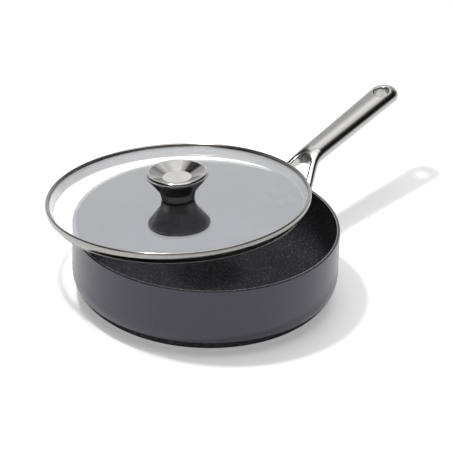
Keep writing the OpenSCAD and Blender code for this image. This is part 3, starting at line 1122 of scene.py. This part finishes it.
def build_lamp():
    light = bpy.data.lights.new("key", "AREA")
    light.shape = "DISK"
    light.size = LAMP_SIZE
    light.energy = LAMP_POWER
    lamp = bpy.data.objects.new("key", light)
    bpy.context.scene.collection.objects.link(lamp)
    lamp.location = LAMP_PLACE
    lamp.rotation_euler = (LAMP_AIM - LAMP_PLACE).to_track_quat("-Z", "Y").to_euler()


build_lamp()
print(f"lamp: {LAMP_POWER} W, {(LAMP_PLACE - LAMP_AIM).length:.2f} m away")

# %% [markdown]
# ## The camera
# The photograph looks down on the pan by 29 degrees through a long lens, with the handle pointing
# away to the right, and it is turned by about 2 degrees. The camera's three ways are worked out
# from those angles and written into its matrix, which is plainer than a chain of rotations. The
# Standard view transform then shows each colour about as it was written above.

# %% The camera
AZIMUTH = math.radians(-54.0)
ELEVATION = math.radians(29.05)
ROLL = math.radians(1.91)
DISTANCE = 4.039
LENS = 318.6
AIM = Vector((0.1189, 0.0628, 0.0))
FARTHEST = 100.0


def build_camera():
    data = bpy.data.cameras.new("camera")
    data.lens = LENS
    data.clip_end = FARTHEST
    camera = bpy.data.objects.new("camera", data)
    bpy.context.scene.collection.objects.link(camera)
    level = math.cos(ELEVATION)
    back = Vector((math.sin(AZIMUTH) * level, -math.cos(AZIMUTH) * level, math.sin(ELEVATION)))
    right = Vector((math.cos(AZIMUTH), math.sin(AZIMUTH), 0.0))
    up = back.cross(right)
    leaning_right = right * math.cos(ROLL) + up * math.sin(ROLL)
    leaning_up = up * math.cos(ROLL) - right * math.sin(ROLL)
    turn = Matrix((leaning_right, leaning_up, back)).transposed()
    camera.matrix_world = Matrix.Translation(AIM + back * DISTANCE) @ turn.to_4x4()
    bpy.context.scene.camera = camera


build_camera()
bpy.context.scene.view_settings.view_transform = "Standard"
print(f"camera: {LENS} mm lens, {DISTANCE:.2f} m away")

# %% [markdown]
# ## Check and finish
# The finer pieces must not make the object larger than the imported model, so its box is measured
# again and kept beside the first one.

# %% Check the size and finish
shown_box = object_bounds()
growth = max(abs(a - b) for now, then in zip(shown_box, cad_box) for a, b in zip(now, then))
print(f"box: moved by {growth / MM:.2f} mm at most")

▸ **DO THIS**: Write out every line exactly as it stands.

▸ **SOLUTION**:
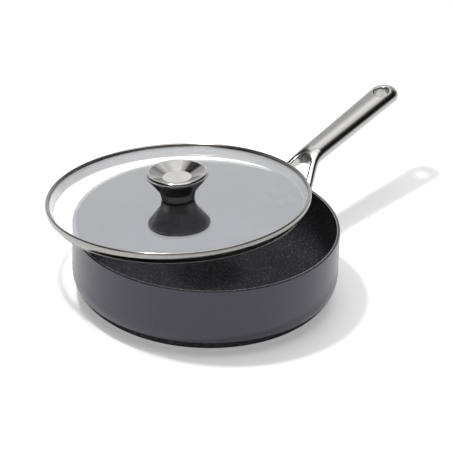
Keep writing the OpenSCAD and Blender code for this image. This is part 3, starting at line 1122 of scene.py. This part finishes it.
def build_lamp():
    light = bpy.data.lights.new("key", "AREA")
    light.shape = "DISK"
    light.size = LAMP_SIZE
    light.energy = LAMP_POWER
    lamp = bpy.data.objects.new("key", light)
    bpy.context.scene.collection.objects.link(lamp)
    lamp.location = LAMP_PLACE
    lamp.rotation_euler = (LAMP_AIM - LAMP_PLACE).to_track_quat("-Z", "Y").to_euler()


build_lamp()
print(f"lamp: {LAMP_POWER} W, {(LAMP_PLACE - LAMP_AIM).length:.2f} m away")

# %% [markdown]
# ## The camera
# The photograph looks down on the pan by 29 degrees through a long lens, with the handle pointing
# away to the right, and it is turned by about 2 degrees. The camera's three ways are worked out
# from those angles and written into its matrix, which is plainer than a chain of rotations. The
# Standard view transform then shows each colour about as it was written above.

# %% The camera
AZIMUTH = math.radians(-54.0)
ELEVATION = math.radians(29.05)
ROLL = math.radians(1.91)
DISTANCE = 4.039
LENS = 318.6
AIM = Vector((0.1189, 0.0628, 0.0))
FARTHEST = 100.0


def build_camera():
    data = bpy.data.cameras.new("camera")
    data.lens = LENS
    data.clip_end = FARTHEST
    camera = bpy.data.objects.new("camera", data)
    bpy.context.scene.collection.objects.link(camera)
    level = math.cos(ELEVATION)
    back = Vector((math.sin(AZIMUTH) * level, -math.cos(AZIMUTH) * level, math.sin(ELEVATION)))
    right = Vector((math.cos(AZIMUTH), math.sin(AZIMUTH), 0.0))
    up = back.cross(right)
    leaning_right = right * math.cos(ROLL) + up * math.sin(ROLL)
    leaning_up = up * math.cos(ROLL) - right * math.sin(ROLL)
    turn = Matrix((leaning_right, leaning_up, back)).transposed()
    camera.matrix_world = Matrix.Translation(AIM + back * DISTANCE) @ turn.to_4x4()
    bpy.context.scene.camera = camera


build_camera()
bpy.context.scene.view_settings.view_transform = "Standard"
print(f"camera: {LENS} mm lens, {DISTANCE:.2f} m away")

# %% [markdown]
# ## Check and finish
# The finer pieces must not make the object larger than the imported model, so its box is measured
# again and kept beside the first one.

# %% Check the size and finish
shown_box = object_bounds()
growth = max(abs(a - b) for now, then in zip(shown_box, cad_box) for a, b in zip(now, then))
print(f"box: moved by {growth / MM:.2f} mm at most")